Butler discusses how gender is performed without one being conscious of it, but says that it does not mean this performativity is "automatic or mechanical". They argue that we have desires that do not originate from our personhood, but rather, from social norms. The philosopher also debates our notions of "human" and "less-than-human" and how these culturally imposed ideas can keep one from having a "viable life" as the biggest concerns are usually about whether a person will be accepted if their desires differ from normality.

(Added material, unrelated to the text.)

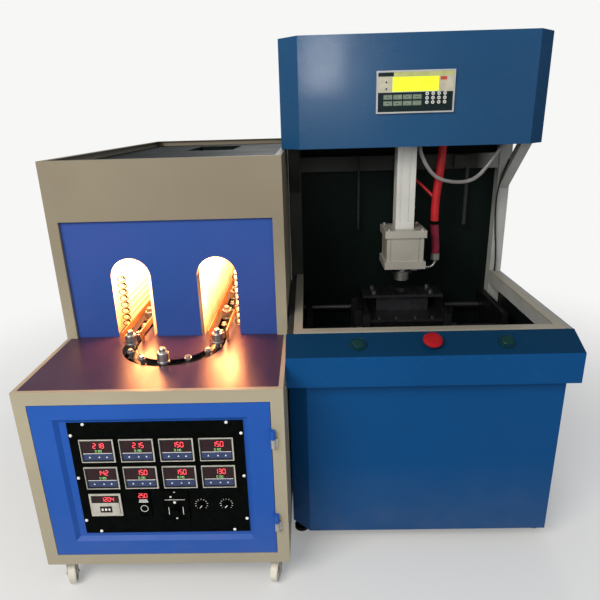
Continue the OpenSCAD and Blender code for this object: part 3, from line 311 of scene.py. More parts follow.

They state that one may feel the need of being recognized in order to live, but that at the same time, the conditions to be recognized make life "unlivable". The writer proposes an interrogation of such conditions so that people who resist them may have more possibilities of living.

==Reception==
In a review of the book for The Comparatist, Atticus Schoch Zavaletta wrote that Undoing Gender is the first of Butler's works to address transgender and intersex demographics in a prominent manner, and argued that, in doing so, Butler further "push[es] against the boundaries of the field she had a large part in creating." Zavaletta concluded: "Undoing Gender constitutes a thoughtful and provocative response to the new gender politics and elegantly employs psychoanalysis, philosophy, feminism, and queer theory in an effort to pry open the future of the human. Butler carefully attends to contemporary culture, asking questions crucial to LGBTQI studies, ones that are ultimately not only about gays or lesbians but are affirmative of the human and all its possible futures."